Esa canica de costuras asimétricas en el estadio tradicional de la capital de México, Parque del Seguro Social, hoy un mol o centro comercial de postín, aterrizaba en una avenida transitada. Algunos techos y parabrisas resultaban damnificados causando desconcierto en los manejadores.
O hasta se llegaba a posar en alguna tumba de un panteón que existía por ahí, agitando al muertito en turno. Más de uno, incluido el suscrito, imaginaba un meteorito forrado de esos sobre la cabeza de algún transeúnte desprevenido. Alguno ingenuo suponía que únicamente los vuelacercas y otros peloteros del cuadro se ayudaban con pócimas ilegales para botarla seguido.
A Roger Clemens, un lanzador inmenso de esos que parecen fabricados artificialmente, un ropero diría mi tía Xóchitl, están a punto de meterlo en prisión por mentir. Ha negado reiteradamente, frente al Congreso, los jueces y los medios que son juzgadores bastante más perrunos, que hubiera usado sustancias prohibidas para fomentarse esa fuerza descomunal y mandarla, la esférica, doña Blanca, del otro lado del jom para que casi nunca se la conectaran.
Imagine la confrontación, de poder a poder ilegal, entre dos peloteros beisbolistas. De los que obtienen millones. El que lanza con jiribilla y velocidad de vértigo apoyado en sustancias prohibidas pero usadas por otros muchos, y aquel que batea con rencor y fiereza descomunal , ayudado igualmente de material considerado dopante.
Usted, yo y los demás nos preguntamos seguramente ¿Dónde quedó la bolita?
Obtuvo lanzando pedradas desde la lomita de las responsabilidades a velocidad endemoniada, nomás 354 victorias que se dicen así de rápido pero que se logran con un guevo, en este caso aderezado de hormonas, y la mitad del otro.

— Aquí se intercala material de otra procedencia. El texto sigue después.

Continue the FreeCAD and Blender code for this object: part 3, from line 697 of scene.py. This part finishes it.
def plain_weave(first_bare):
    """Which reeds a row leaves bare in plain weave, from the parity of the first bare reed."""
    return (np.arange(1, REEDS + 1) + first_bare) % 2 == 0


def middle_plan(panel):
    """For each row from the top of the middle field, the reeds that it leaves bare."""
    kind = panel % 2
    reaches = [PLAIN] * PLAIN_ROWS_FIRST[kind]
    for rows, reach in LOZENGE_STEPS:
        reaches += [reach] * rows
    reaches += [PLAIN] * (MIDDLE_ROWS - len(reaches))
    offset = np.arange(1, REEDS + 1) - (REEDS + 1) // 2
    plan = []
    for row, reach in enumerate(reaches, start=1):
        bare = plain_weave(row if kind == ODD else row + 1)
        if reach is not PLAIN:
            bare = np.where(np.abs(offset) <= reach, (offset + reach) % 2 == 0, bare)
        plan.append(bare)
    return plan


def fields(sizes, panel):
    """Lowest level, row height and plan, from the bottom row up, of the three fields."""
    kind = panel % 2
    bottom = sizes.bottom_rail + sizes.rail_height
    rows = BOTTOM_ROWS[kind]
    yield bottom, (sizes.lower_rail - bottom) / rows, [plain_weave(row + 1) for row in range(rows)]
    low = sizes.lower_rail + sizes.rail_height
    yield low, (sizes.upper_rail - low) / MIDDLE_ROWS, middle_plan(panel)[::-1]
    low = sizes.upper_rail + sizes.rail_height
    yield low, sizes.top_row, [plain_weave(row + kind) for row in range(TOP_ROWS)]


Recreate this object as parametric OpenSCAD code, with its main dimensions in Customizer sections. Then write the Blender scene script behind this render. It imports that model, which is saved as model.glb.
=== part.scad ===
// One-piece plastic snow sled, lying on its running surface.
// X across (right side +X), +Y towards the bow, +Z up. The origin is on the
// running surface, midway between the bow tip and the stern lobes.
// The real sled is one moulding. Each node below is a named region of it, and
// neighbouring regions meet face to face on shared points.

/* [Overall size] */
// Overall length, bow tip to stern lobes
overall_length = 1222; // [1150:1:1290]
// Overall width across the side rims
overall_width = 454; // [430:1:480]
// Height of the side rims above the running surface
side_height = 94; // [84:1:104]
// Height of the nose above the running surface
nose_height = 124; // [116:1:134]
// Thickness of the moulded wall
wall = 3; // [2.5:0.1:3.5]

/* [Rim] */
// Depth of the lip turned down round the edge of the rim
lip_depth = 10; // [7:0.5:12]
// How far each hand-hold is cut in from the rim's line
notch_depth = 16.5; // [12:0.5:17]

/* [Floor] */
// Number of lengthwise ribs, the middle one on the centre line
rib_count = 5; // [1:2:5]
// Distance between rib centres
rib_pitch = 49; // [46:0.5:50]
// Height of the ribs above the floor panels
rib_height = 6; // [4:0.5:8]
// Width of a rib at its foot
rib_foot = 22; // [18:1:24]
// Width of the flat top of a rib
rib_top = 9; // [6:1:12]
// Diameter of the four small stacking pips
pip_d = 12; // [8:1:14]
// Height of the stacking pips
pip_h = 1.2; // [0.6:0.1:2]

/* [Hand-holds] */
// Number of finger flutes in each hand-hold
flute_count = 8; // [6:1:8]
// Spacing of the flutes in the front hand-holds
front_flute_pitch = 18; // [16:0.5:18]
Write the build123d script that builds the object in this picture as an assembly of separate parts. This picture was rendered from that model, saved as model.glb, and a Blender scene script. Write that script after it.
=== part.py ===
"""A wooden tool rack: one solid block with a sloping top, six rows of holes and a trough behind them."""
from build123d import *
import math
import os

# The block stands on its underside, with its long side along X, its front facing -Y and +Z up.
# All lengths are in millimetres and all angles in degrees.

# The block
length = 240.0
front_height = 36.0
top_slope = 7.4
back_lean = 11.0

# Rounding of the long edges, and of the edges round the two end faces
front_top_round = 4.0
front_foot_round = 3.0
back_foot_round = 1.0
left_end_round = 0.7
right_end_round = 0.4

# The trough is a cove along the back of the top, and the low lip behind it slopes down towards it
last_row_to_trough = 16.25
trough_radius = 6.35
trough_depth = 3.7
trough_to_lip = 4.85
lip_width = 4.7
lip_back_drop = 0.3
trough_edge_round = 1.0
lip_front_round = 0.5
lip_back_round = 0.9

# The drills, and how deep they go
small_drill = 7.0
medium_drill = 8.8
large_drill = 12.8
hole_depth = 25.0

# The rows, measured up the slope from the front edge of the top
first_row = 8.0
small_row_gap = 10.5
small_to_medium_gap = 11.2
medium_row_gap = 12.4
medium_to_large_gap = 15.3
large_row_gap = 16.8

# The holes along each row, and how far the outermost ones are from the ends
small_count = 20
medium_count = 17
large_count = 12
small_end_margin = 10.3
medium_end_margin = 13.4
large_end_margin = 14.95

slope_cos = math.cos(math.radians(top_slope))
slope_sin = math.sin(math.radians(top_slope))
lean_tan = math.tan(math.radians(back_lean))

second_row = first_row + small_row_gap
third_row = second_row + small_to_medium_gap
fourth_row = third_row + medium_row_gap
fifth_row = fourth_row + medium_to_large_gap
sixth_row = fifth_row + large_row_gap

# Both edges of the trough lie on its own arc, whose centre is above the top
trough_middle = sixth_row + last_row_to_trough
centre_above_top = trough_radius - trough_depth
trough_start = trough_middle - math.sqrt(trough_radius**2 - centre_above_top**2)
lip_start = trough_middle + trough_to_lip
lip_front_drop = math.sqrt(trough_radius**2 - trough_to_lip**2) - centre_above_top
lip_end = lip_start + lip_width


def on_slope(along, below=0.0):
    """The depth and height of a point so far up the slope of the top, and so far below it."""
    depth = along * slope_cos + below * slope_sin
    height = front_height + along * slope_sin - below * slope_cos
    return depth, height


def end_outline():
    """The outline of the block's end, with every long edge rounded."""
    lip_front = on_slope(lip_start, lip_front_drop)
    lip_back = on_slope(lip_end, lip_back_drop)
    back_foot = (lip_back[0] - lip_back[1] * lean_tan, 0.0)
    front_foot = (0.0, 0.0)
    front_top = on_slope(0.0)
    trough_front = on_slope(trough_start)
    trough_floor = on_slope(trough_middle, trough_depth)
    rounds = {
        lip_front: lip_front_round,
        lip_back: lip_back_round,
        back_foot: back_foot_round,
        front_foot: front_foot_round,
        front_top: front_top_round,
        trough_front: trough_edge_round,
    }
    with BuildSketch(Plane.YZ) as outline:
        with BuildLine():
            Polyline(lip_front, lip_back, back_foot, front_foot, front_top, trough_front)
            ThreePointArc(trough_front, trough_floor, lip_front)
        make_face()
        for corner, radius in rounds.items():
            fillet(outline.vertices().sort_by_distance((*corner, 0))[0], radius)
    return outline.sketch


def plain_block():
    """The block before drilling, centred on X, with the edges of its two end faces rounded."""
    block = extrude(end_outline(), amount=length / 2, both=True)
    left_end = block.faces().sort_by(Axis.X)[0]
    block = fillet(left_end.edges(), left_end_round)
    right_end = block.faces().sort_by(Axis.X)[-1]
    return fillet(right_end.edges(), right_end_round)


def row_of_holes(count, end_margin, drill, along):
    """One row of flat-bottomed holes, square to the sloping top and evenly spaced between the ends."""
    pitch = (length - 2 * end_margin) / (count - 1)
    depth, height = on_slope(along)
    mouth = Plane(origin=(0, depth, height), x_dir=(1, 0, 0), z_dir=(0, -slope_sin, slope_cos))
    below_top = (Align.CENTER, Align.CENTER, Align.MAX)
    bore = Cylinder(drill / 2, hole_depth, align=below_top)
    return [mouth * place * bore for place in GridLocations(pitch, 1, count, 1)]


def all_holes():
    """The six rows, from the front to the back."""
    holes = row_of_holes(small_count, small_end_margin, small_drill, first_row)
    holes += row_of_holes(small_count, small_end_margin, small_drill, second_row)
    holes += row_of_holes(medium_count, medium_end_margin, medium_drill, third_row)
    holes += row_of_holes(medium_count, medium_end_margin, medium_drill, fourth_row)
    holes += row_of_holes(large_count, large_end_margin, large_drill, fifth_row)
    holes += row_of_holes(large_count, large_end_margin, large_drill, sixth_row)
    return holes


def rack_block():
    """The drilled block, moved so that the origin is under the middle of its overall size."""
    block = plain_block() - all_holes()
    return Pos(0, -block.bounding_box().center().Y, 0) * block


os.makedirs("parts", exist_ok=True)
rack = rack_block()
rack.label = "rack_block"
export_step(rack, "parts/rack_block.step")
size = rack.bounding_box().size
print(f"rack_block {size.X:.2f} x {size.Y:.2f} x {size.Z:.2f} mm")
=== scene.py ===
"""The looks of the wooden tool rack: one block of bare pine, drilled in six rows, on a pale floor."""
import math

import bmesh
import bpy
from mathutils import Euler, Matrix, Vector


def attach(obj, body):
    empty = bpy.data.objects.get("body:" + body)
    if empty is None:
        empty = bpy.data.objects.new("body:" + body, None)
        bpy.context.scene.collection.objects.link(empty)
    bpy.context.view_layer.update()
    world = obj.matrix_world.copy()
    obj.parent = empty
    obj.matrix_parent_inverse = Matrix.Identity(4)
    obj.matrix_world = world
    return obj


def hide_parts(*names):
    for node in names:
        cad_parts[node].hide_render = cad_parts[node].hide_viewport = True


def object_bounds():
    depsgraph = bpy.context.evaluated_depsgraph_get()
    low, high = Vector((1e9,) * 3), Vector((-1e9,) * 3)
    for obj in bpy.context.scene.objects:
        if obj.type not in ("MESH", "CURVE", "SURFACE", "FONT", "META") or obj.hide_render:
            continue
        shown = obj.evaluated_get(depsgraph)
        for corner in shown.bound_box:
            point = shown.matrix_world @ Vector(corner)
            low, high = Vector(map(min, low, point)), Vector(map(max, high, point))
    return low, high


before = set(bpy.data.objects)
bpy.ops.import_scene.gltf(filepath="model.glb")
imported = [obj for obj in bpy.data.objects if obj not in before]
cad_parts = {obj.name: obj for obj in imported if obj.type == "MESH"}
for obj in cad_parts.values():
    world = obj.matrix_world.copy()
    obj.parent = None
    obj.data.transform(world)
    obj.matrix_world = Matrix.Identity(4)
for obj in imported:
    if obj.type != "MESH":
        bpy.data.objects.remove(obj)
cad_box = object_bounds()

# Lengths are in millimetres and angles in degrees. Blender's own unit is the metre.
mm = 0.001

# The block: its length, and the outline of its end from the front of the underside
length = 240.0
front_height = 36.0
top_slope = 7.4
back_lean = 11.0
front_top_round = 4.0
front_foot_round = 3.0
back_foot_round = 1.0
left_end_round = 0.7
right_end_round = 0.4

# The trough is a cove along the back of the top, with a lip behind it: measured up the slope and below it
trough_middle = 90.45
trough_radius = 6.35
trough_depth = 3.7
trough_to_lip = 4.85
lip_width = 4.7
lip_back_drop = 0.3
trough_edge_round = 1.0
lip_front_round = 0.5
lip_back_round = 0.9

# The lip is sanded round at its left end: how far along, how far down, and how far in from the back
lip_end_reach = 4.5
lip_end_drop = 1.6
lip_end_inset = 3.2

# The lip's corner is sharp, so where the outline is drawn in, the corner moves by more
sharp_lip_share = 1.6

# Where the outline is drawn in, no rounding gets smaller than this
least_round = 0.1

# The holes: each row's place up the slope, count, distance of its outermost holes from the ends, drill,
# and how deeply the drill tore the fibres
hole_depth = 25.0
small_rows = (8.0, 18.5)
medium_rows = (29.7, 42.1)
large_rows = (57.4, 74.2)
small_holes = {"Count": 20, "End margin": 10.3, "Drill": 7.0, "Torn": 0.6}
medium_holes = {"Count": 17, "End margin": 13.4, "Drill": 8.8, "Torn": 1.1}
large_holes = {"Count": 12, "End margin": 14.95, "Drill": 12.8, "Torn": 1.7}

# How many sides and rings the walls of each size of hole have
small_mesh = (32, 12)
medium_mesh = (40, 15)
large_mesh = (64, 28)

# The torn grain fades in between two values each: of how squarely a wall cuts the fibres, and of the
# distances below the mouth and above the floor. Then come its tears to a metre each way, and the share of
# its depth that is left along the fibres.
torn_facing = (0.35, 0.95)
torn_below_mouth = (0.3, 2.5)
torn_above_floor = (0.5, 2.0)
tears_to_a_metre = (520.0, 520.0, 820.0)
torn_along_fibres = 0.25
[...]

Y nomás abanicó, es decir propinó ponches, a todo un regimiento de contrarios. 4 mil 672 se quedaron refrescando al aire o mirando la centella en la mascota del cátcher. Dejándolos con el bate en el hombro y carita de pendejos arrepentidos.
El siete veces ganador del máximo trofeo del beis gringo, el Cy Young, se puede estacionar algún tiempo en prisión. Desconozco si disfrazado de rayas o con los calcetines y calzones rosas tal cual el cherife Arpaio en Texas, lo perpetra contra migrantes ilegales latinos que se cruzan del otro Laredo.
En caso de ser localizado culpable de seis cargos que enfrenta, tres por falsear testimonio, infracción que hasta se incluye en los Mandamientos de la ley de Dios, y dos por perjurio, y el que sobra por presunta obstrucción de la justicia, podría acumular una sentencia de hasta 30 años tras las rejas. Y de pilón 1.5 millones de dólares de multa, que es cómo quitarle un pelo a un felino por las carretadas de billetes verdes que le pagaron.
Aunque a estos monstruos, semidioses del espectáculo, gigantes de la transa, les practican generalmente rebajitas para que no sufran tanto. Ni que fueran mortales, comunes y corrientes. Es probable una condena de entre 21 y 15 meses. Con descuento por ser y parecer ídolos del choubisnes.
Quién exhibió y aventó de cabeza al ex pitcher de Boston, Toronto, Yanquis y Houston fue su ex coach entrenador, un sir McNamee al que acusó de inventarle cargos de inyectarse esteroides y Hormonas del Crecimiento Humano (HCH) cuando solo había ingerido algunas ampolletitas de vitamina B12 para paliar los catarros que frecuentemente le azolaban.
Su nombre apareció reiteradamente en el reporte Mitchel de 2008, investigación que develó numerosos casos de dopaje en la Gran Carpa Beisbolera Gringa. Donde proliferan bigliguers hormonados. ¿Qué tanto es tantito?